Günümüzde sosyal medya, milyonlarca insanın birbirleriyle iletişim kurduğu, bilgi ve düşüncelerini paylaştığı bir alan haline geldi. Ancak bu geniş iletişim ağı, zaman zaman aşırıya kaçan kullanımlar ve kötüye kullanımlarla da gündeme gelmekte. Özellikle kişisel alanların ihlali, yalan ve iftira içeren içerikler ve devlet büyüklerine yönelik yapılan haksız eleştiriler ve hakaretler, sosyal medyanın karanlık yüzünü oluşturuyor.
Sosyal medya, ifade özgürlüğünün en geniş şekilde kullanıldığı platformlar olsa da, bu özgürlüklerin belli başlı sorumluluklarla sınırlandırılması gerektiği de aşikardır. İnsanların özel hayatlarının gizliliğini ihlal eden, onların şeref ve haysiyetlerine zarar verebilecek paylaşımlar yapmak, hiçbir koşulda kabul edilemez. Aynı şekilde, kamu görevlilerine ve devlet büyüklerine yönelik asılsız ithamlar ve hakaretler de toplumsal saygı ve düzenin korunması açısından tehlikeli sonuçlar doğurabilir.
Yasalarımız, bu tür olumsuz durumlarla mücadele etmek adına çeşitli düzenlemeler içermekte. İfade özgürlüğü, demokratik bir toplumun vazgeçilmez unsurlarından biri olmakla birlikte, bu özgürlük başkalarının haklarını ihlal edecek şekilde kullanılamaz. Kişilerin onur, itibar ve özel hayatlarının gizliliği, her bireyin korunması gereken temel haklarındandır.

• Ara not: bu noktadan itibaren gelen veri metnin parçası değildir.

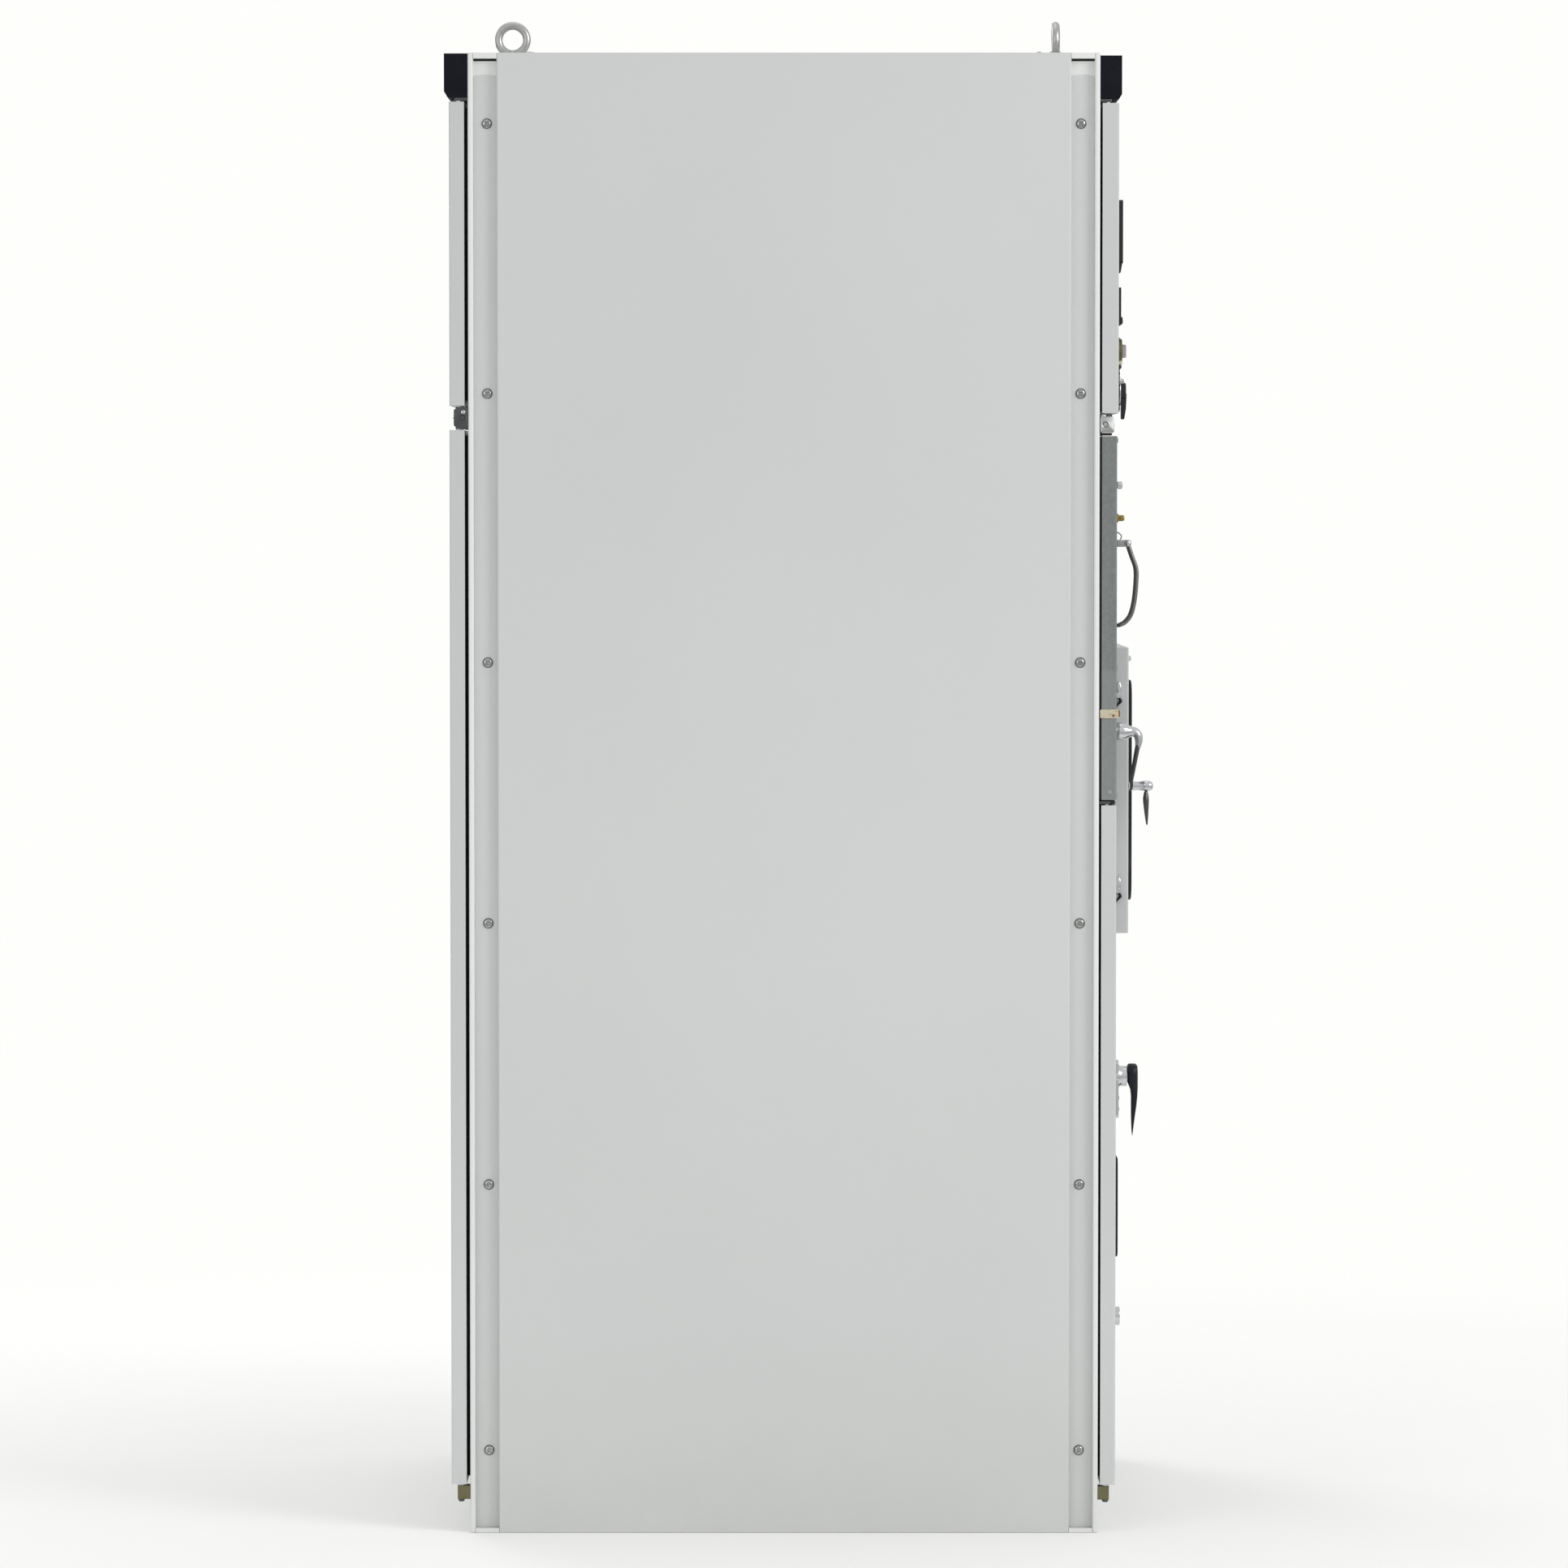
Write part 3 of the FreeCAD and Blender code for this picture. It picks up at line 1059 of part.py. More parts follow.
parts["door_seals"] = group(all_seals())
parts["mechanism_panel"] = mechanism_panel()
parts["fixed_front_panels"] = group([mimic_panel(), column_strip()])
parts["mechanism_fittings"] = group([bearing_plate(), pawl()] + knuckles + side_clip())
parts["partition_panels"] = partition_panels()
parts["mounting_rails"] = mounting_rails()
parts["gland_plate"] = gland_plate()
parts["earth_bar"] = earth_bar()
parts["post_insulators"] = group([post_insulator(x, z) for x in (-BAR_POST_X, BAR_POST_X)
                                  for z in BAR_Z])
parts["copper_bars"] = group([busbar(z) for z in BAR_Z] + phase_conductors())
parts["breaker_housing"] = breaker_housing()
parts["breaker_poles"] = group([breaker_pole(x) for x in PHASE_X])
parts["current_transformers"] = group([current_transformer(x) for x in PHASE_X])
parts["terminal_rail"] = terminal_rail()
parts["isolator_shaft"] = isolator_shaft()
parts["crank"] = crank()
parts["crank_grip"] = crank_grip()
parts["bail_handle"] = bail_handle()
parts["plunger_knob"] = plunger_knob()
parts["interlock_key"] = interlock_key()
parts["instrument_door"] = instrument_door()
parts["protection_relay"] = protection_relay()
parts["display_unit"] = display_unit()
parts["panel_meters"] = group([panel_meter(x) for x in METER_X])
parts["indicator_lamps"] = group([indicator_lamp(x) for x in LAMP_X])
parts["open_button"] = button_cap(OPEN_BUTTON_X)
parts["close_button"] = button_cap(CLOSE_BUTTON_X)
parts["key_switch_body"] = key_switch_body()
parts["key_switch_key"] = key_switch_key()
parts["switch_bodies"] = group([control_switch_plate()]
                               + [button_collar(x) for x in (OPEN_BUTTON_X, CLOSE_BUTTON_X)])
parts["control_switch_handle"] = control_switch_handle()
parts["instrument_lock"] = quarter_turn(*INSTRUMENT_LOCK, INSTRUMENT_FACE)
parts["mechanism_door"] = mechanism_door()
parts["mechanism_window"] = mechanism_window()
parts["handle_plate"] = handle_plate()
parts["door_handle"] = door_handle()
parts["mechanism_lock"] = mechanism_lock()
parts["breaker_door"] = breaker_door()
parts["breaker_window"] = breaker_window()
parts["breaker_latch_upper"] = breaker_latch(LATCH_Z[0])
parts["breaker_latch_lower"] = breaker_latch(LATCH_Z[1])
parts["cable_door"] = cable_door()
parts["cable_lock"] = quarter_turn(*CABLE_LOCK, FRONT_FACE, cam=32.0)
parts["rear_upper_door"] = rear_door(REAR_UPPER_Z, REAR_UPPER_LOCK)
parts["rear_lower_door"] = rear_door(REAR_LOWER_Z, REAR_LOWER_LOCK)
parts["rear_upper_lock"] = mirror_y(quarter_turn(*REAR_UPPER_LOCK, -REAR_FACE))
parts["rear_lower_lock"] = mirror_y(quarter_turn(*REAR_LOWER_LOCK, -REAR_FACE))

os.makedirs("parts", exist_ok=True)
for name, shape in parts.items():
    shape.exportStep("parts/" + name + ".step")
    print(name, len(shape.Solids), "solids, valid" if shape.isValid() else "solids, NOT VALID",
          round(shape.Volume / 1000.0, 1), "cm3")
print(len(parts), "nodes")
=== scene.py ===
"""Looks of the switchboard cubicle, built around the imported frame. Metres, front faces -Y."""

import json
import math
import random

import bmesh
import bpy
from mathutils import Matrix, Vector


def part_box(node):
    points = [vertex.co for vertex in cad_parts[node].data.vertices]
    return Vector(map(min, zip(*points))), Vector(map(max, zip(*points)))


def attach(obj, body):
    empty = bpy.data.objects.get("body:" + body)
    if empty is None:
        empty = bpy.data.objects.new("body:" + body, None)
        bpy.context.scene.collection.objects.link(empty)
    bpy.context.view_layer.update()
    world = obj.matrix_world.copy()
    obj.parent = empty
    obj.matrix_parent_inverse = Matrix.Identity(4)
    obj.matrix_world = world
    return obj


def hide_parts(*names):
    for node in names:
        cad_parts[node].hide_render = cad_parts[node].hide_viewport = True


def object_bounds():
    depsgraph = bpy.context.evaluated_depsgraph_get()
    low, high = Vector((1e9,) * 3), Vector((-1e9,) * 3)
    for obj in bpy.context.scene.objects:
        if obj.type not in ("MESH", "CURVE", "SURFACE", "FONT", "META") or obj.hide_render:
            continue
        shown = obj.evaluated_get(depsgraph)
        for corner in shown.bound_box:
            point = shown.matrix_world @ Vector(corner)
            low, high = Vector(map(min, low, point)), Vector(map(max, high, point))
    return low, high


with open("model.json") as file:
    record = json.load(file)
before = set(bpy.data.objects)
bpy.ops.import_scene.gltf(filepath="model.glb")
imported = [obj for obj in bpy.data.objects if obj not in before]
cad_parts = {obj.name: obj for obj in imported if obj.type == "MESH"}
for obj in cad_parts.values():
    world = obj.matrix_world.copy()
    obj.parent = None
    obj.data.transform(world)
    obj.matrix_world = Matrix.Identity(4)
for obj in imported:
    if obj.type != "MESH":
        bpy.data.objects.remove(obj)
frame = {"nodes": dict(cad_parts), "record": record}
cad_box = [list(corner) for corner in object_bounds()]
nodes = frame["nodes"]
rng = random.Random(7)
MM = 0.001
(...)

Dolayısıyla, sosyal medyada yapılan her türlü paylaşımın bireyler tarafından iki kez düşünülmesi gerekmektedir. Paylaşılan her içeriğin arkasında durabilmek, söylenen her sözün sorumluluğunu alabilmek önemlidir. Bir bilginin doğruluğundan emin olmadan paylaşmak, yalnızca kişisel itibara zarar verebilecek bir adım olmakla kalmayıp, toplumsal anlamda da büyük yıkımlara yol açabilir.
Bu bağlamda, devlet büyüklerine yapılan haksız eleştiriler ve hakaretler konusunda da dikkatli olunmalıdır. Kamu görevlilerinin eleştirilmesi demokratik bir hak olmakla birlikte, bu eleştirilerin saygı çerçevesinde yapılması ve asılsız iddialarla kişilik haklarına saldırıdan kaçınılması şarttır. Yalan ve iftira ile yapılan her türlü eleştiri, aslında toplumu bilgi kirliliğine ve kutuplaşmaya sürükleyen unsurlardır.
Netice itibariyle, sosyal medya kullanırken her birimiz, paylaşımlarımızın toplum üzerindeki etkilerini ölçebilmeli, kişisel ve kamusal sınırlarımızı bilerek hareket etmeliyiz. Bu, hem bireysel hem de toplumsal huzurumuz için elzemdir. Sosyal medya, birleştirici ve bilgilendirici bir araç olarak kalmalı, ayrıştırıcı ve yıkıcı bir platforma dönüşmemelidir. Bu bilinçle hareket edildiğinde, sosyal medyanın getirdiği avantajlardan en verimli şekilde yararlanmak mümkün olacaktır.